What a reminder for us that even if somewhere along the way we have made a wrong choice, we can still take heart. The Lord continued in His address to the church at Ephesus: "Remember therefore from whence thou art fallen, and repent, and do the first works," (Revelation 2:5). In other words, come back and do the first works-those little things God gave you to do that you considered precious, and therefore you did them with all your heart. You pressed through the scorn of others, the unbelief, the discouragement, and you began to learn that God takes the foolish to confound the wise, the weak to confound the strong.

Jesus went on to say, "He that hath an ear, let him hear what the Spirit saith unto the churches; To him that overcometh will I give to eat of the tree of life, which is in the midst of the paradise of God" (Revelation 2:7). The tree of life for you and me in the New Testament is the cross of Jesus Christ. The Lord is essentially saying to those who will heed His warning to repent and do the first works, "I will give to you to partake of the full victory that was won at Calvary-the strength, the vision, the power, the joy-that which the world does not have and can never offer." You will not find these things in relationships or by relocating to some other place. You will not find it by joining some other ministry or finding some other new thing. You must learn to get the victory right where you are. That is what first love is all about, and with it are all the blessings that come only from the hand of God.
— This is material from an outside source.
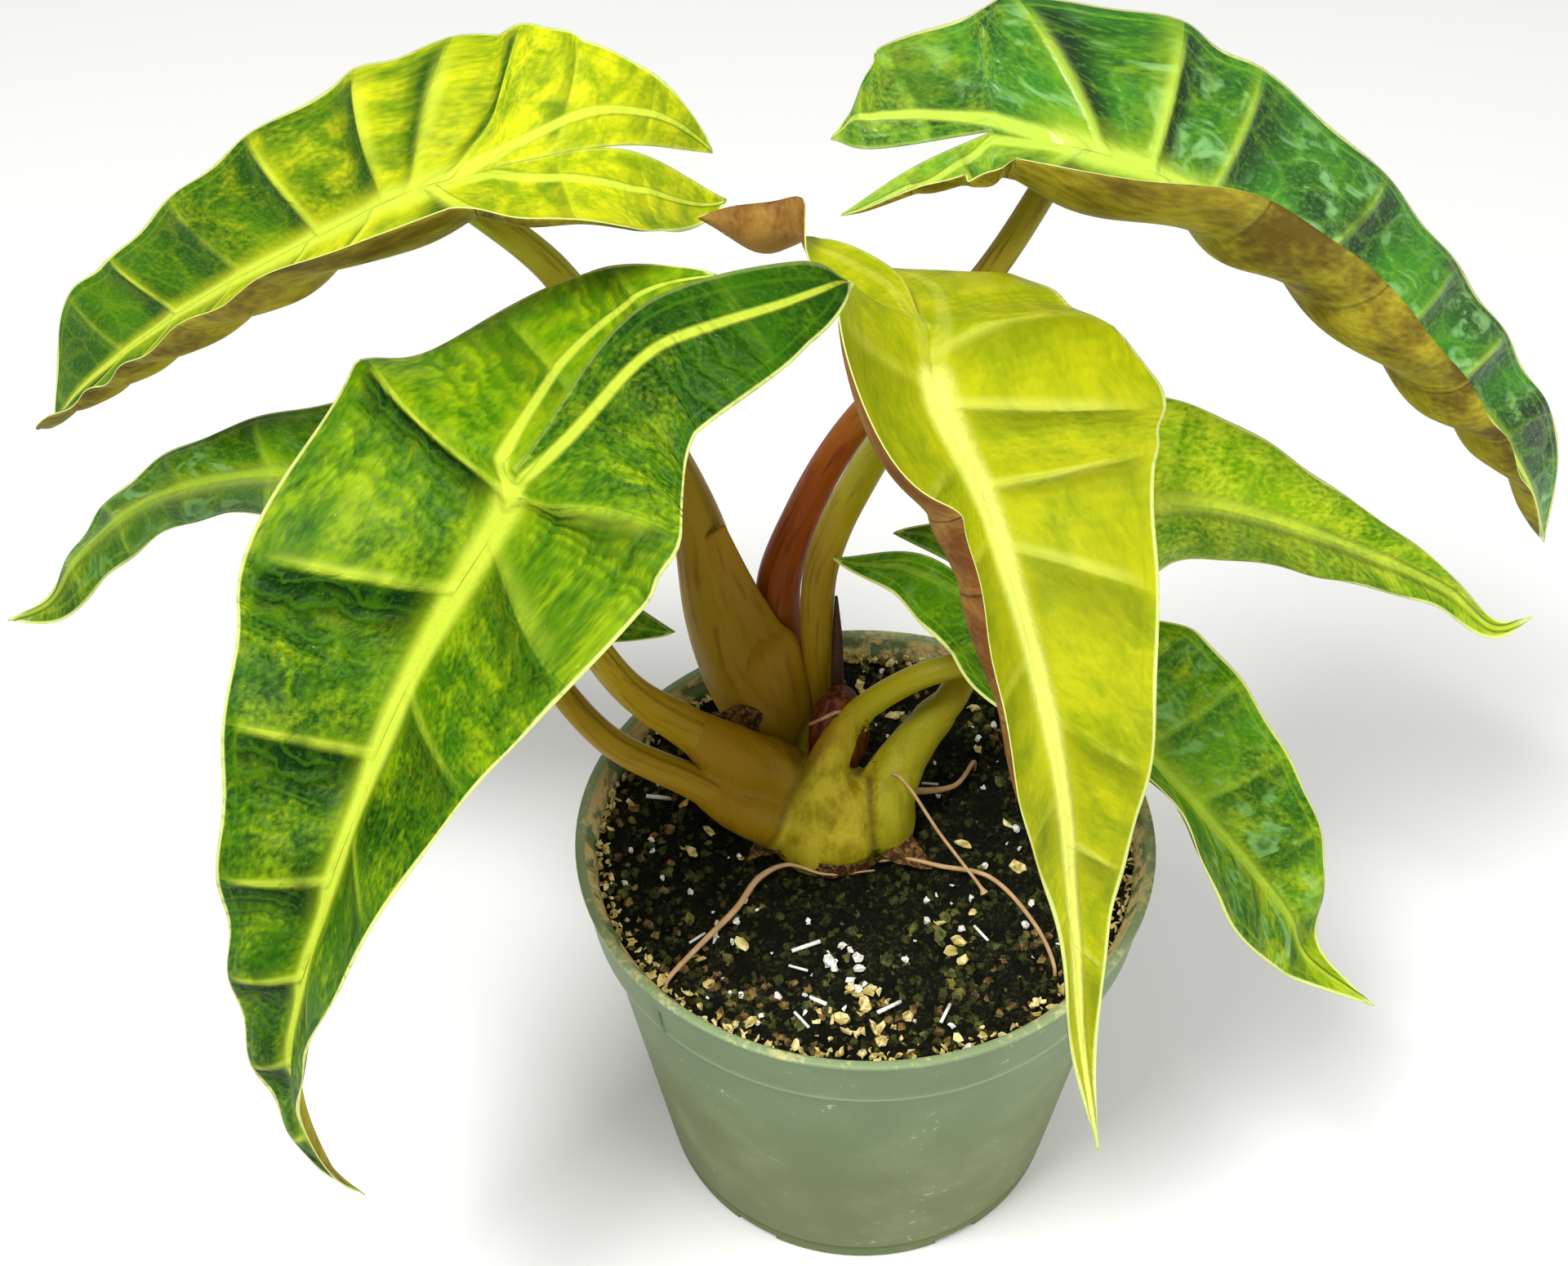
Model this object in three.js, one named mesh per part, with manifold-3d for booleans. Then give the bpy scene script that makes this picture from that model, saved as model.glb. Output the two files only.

Remember, you have been invited into something so much bigger than yourself. God is calling you to lay hold of this new kingdom that He has invited you into, so whatever He places in your hand to do, I encourage you to do it with all your heart. Press through the unbelief, even if people or your own heart may tell you that nothing is ever going to happen through your life. And then when the day comes that you find yourself on the rooftop, ask God to deliver you from the enemy within-from all of the thoughts that you have fought enough. Ask the Lord for the grace to look out and see all the children who still need deliverance, the people who still need encouragement, the battles that still need to be won for the honor and the glory of Jesus' name-and then call for your chariot!